AIが進化していることを、今さら詳しく言及する必要はないだろう。1997年にチェスの世界チャンピオンに勝利し、2016年には世界最強との呼び声も高い韓国の囲碁棋士にも勝利した。それほどここ数年におけるAIの進化は目覚ましい。

AIは労働分野にも侵出して久しい。AIよりも人間に優位性が残っている労働分野は、肉体労働と知的労働とされている。肉体労働は建設業、そして介護・看護といったホスピタリティを必要とする職業も肉体労働に分類される。

知的作業分野はAIに浸食されつつあるが、映画を撮る・新しい商品開発をするといったクリエイティブ系の職業はなくならないとされる。それでもAIが進化すれば、これらの仕事も危うくなるだろう。

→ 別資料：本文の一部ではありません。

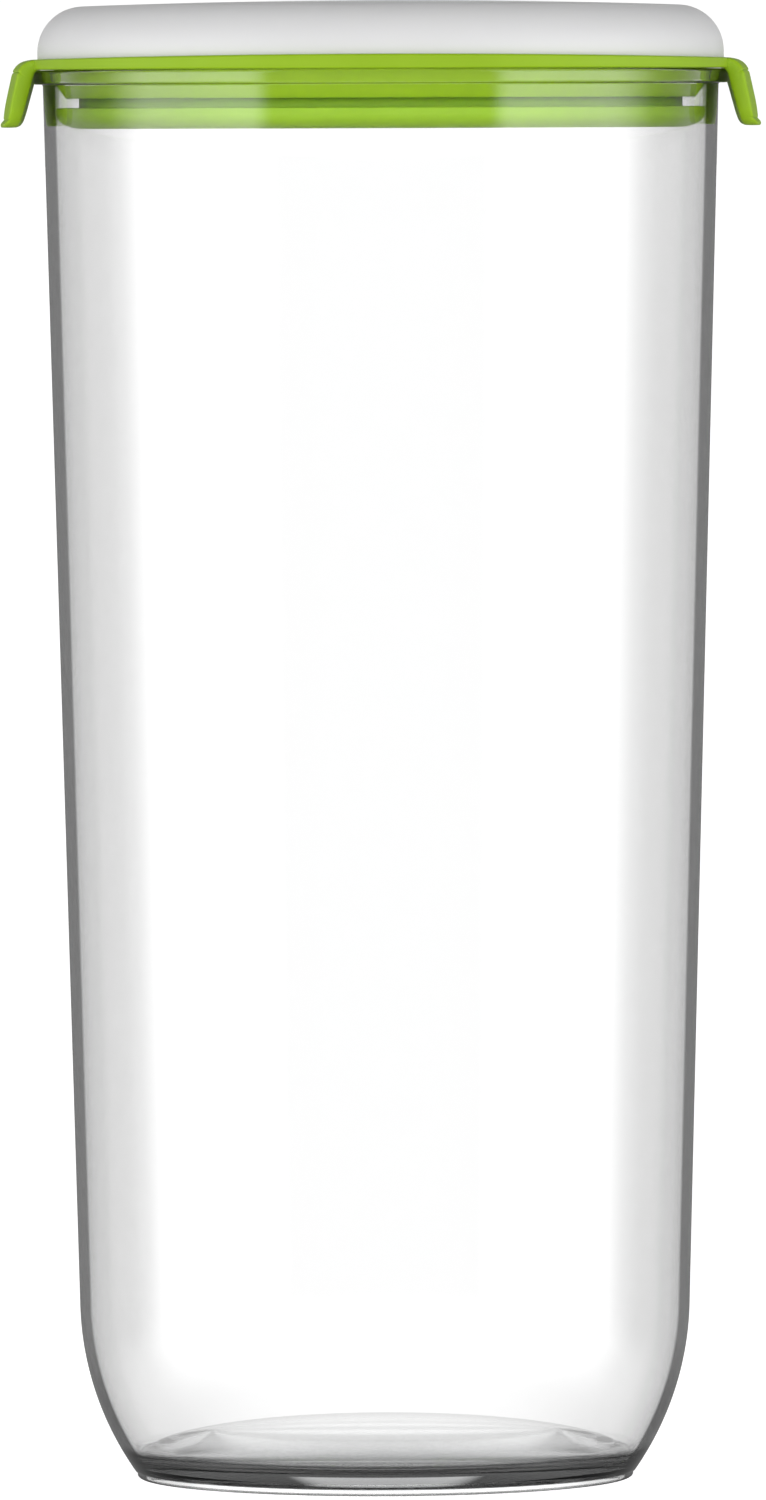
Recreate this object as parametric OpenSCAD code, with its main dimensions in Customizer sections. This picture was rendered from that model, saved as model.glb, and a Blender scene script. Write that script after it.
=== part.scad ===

仕事を失う脅威は、AIによって表面化したわけではない。歴史を紐解けば、18世紀後半にイギリスで起こった産業革命がその発端でもある。

イギリス発の第1次産業革命は、蒸気機関によってもたらされた。蒸気機関を動力とする紡績機により、手織工や労働者たちは失業の危機に直面した。しかし、紡績・紡織の作業が合理化したことにより大量生産が可能になった。大量生産により服の価格は安価になり、消費需要も拡大。その結果、工場労働者の需要も増加している。

くわえて、蒸気機関による産業革命は鉄道という新しい技術を生み出し、鉄道員や鉄道技師という新たなサービスや産業も創出した。